* THE PROBLEM:
Only the lines from the line with "zip(*points))), Vector(map(max, zip(*points)))" through the line with "depsgraph = bpy.context.evaluated_depsgraph_get()" should be copied, exactly as they appear, with both ends kept.

* DATA PROVIDED:
<<<<

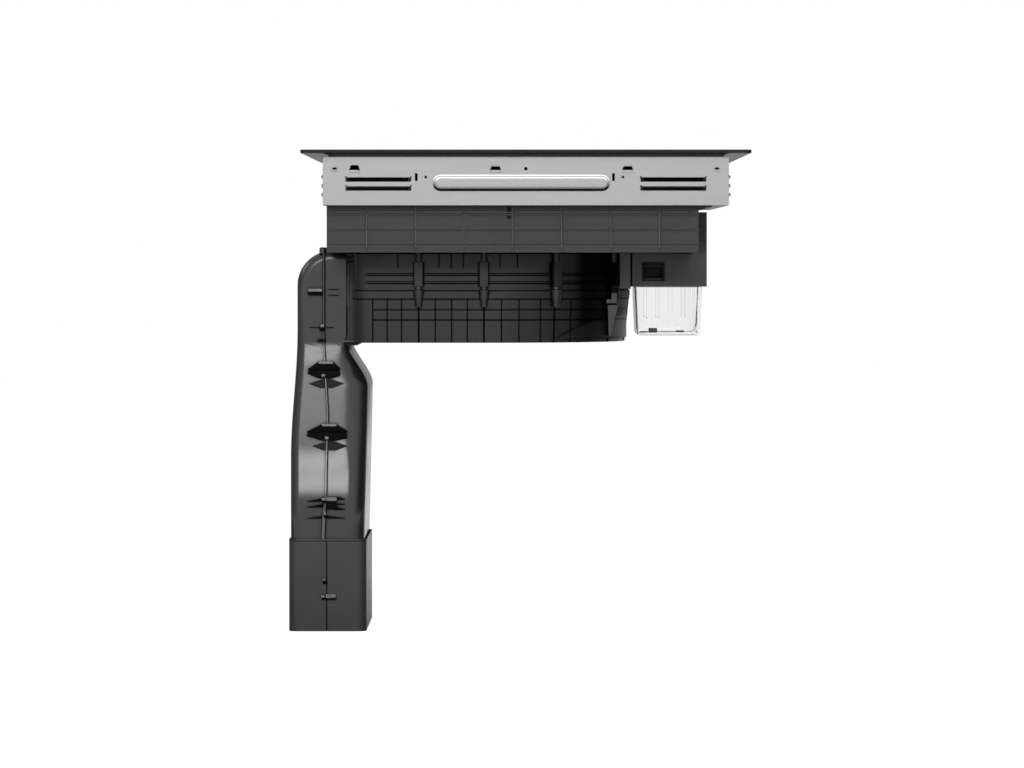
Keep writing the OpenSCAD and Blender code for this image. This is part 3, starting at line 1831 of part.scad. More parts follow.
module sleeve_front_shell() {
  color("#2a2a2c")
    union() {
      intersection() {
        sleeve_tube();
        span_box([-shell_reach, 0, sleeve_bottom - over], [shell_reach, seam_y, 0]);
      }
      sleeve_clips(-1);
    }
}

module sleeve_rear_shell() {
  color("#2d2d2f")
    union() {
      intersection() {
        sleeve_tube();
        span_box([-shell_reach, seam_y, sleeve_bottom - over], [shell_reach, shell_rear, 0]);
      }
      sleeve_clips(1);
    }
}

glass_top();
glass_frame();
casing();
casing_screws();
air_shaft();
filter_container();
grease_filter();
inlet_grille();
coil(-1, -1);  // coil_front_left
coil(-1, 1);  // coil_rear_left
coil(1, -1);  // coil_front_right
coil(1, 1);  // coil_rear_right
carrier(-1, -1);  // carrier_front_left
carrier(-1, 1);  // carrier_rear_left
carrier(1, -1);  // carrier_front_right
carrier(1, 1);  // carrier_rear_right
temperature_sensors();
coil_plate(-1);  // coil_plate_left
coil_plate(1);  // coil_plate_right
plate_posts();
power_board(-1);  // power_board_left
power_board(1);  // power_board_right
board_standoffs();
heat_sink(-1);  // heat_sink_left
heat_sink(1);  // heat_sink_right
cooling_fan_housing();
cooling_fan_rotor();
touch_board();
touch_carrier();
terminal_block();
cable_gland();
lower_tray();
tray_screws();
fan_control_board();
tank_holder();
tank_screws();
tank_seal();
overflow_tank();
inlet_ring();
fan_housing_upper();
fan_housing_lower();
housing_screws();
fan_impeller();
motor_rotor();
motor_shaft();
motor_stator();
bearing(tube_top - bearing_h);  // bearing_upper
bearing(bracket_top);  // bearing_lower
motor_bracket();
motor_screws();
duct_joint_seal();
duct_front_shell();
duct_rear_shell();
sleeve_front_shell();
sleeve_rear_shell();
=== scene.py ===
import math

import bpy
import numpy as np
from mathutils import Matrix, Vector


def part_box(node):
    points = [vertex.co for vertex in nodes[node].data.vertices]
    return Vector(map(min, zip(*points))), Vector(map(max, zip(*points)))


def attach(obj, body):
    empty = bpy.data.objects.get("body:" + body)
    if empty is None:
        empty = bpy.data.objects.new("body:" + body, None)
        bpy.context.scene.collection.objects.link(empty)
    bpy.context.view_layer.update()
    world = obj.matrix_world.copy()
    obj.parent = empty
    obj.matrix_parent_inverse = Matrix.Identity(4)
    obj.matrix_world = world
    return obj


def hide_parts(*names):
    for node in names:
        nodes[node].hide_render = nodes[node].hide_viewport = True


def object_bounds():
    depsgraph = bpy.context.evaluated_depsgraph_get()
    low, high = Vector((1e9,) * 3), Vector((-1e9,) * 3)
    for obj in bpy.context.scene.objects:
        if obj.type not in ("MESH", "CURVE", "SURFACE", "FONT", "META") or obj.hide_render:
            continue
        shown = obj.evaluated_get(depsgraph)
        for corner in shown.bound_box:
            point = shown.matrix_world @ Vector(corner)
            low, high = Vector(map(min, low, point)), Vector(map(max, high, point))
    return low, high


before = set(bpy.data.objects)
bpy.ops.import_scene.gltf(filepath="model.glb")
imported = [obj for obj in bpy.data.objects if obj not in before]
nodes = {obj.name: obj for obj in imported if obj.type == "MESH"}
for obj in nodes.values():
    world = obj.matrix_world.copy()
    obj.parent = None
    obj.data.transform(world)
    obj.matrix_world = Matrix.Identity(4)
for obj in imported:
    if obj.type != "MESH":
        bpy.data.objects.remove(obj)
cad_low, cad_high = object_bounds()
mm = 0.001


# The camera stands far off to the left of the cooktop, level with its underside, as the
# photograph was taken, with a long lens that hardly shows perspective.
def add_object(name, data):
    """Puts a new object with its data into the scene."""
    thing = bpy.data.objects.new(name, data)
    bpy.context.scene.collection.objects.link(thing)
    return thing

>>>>
<<<<

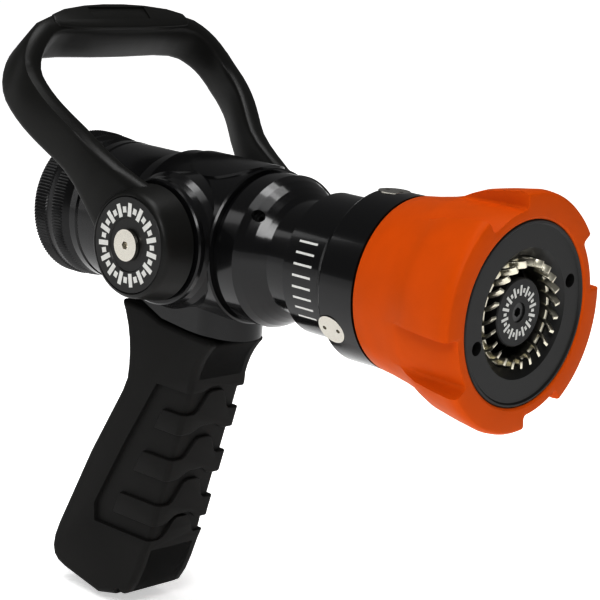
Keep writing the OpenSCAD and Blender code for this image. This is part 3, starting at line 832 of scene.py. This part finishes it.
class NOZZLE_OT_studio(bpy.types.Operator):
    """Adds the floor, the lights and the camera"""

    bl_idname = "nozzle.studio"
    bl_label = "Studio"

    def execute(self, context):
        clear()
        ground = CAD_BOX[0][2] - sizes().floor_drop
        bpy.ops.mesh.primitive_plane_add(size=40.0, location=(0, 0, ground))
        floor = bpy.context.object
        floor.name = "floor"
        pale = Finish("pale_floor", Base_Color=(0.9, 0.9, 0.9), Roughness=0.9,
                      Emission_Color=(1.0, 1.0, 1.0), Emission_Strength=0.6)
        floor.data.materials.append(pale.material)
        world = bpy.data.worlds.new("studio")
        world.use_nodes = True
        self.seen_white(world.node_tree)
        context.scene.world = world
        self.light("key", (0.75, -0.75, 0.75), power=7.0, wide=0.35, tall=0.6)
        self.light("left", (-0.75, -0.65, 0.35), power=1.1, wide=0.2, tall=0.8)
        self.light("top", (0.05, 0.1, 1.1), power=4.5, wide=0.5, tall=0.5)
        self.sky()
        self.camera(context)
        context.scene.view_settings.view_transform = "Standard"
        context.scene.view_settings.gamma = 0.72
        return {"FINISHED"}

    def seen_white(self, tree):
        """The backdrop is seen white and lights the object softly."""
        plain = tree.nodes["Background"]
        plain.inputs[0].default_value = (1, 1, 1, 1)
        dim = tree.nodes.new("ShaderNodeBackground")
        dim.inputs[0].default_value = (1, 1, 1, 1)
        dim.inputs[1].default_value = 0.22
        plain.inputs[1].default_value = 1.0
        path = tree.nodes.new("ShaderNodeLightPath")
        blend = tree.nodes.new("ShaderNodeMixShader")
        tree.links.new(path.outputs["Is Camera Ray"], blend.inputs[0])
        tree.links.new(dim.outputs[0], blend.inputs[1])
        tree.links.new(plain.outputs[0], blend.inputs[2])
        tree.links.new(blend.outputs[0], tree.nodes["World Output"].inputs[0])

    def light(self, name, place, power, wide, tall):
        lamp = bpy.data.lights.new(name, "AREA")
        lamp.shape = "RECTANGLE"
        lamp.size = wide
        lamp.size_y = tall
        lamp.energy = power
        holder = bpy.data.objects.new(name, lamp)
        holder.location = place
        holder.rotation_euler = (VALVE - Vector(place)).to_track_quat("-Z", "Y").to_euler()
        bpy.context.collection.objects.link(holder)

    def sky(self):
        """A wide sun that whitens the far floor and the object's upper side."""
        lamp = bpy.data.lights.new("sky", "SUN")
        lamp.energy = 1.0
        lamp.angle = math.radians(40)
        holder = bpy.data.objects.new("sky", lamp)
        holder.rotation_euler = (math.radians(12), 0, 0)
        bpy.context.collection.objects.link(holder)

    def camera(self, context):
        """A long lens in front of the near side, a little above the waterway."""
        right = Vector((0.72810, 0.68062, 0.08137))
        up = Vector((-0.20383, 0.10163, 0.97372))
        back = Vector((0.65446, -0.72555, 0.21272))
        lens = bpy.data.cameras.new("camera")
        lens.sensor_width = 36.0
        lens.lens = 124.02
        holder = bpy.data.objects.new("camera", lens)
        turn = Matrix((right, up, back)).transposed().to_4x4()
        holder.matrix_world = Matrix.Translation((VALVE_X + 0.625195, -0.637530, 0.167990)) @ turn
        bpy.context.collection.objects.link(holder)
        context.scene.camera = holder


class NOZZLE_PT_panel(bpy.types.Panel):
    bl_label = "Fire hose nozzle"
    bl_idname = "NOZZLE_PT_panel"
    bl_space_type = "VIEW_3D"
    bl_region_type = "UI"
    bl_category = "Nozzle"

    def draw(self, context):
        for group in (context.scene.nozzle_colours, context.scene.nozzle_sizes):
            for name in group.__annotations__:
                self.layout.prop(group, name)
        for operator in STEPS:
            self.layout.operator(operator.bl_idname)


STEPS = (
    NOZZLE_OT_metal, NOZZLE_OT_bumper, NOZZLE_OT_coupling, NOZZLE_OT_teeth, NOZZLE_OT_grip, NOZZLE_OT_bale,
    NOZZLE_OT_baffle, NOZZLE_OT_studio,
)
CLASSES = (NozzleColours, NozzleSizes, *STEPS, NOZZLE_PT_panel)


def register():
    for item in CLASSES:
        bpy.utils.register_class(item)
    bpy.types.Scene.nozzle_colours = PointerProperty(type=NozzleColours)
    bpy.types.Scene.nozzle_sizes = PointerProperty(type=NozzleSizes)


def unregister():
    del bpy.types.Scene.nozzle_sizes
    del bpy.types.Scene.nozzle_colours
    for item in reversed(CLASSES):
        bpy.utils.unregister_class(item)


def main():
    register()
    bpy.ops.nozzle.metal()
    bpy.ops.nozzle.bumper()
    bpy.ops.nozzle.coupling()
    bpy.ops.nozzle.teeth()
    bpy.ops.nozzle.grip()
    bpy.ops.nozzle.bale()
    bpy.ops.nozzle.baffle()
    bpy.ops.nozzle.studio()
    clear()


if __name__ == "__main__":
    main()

>>>>

* RESULT OF THE EXERCISE:
    return Vector(map(min, zip(*points))), Vector(map(max, zip(*points)))


def attach(obj, body):
    empty = bpy.data.objects.get("body:" + body)
    if empty is None:
        empty = bpy.data.objects.new("body:" + body, None)
        bpy.context.scene.collection.objects.link(empty)
    bpy.context.view_layer.update()
    world = obj.matrix_world.copy()
    obj.parent = empty
    obj.matrix_parent_inverse = Matrix.Identity(4)
    obj.matrix_world = world
    return obj


def hide_parts(*names):
    for node in names:
        nodes[node].hide_render = nodes[node].hide_viewport = True


def object_bounds():
    depsgraph = bpy.context.evaluated_depsgraph_get()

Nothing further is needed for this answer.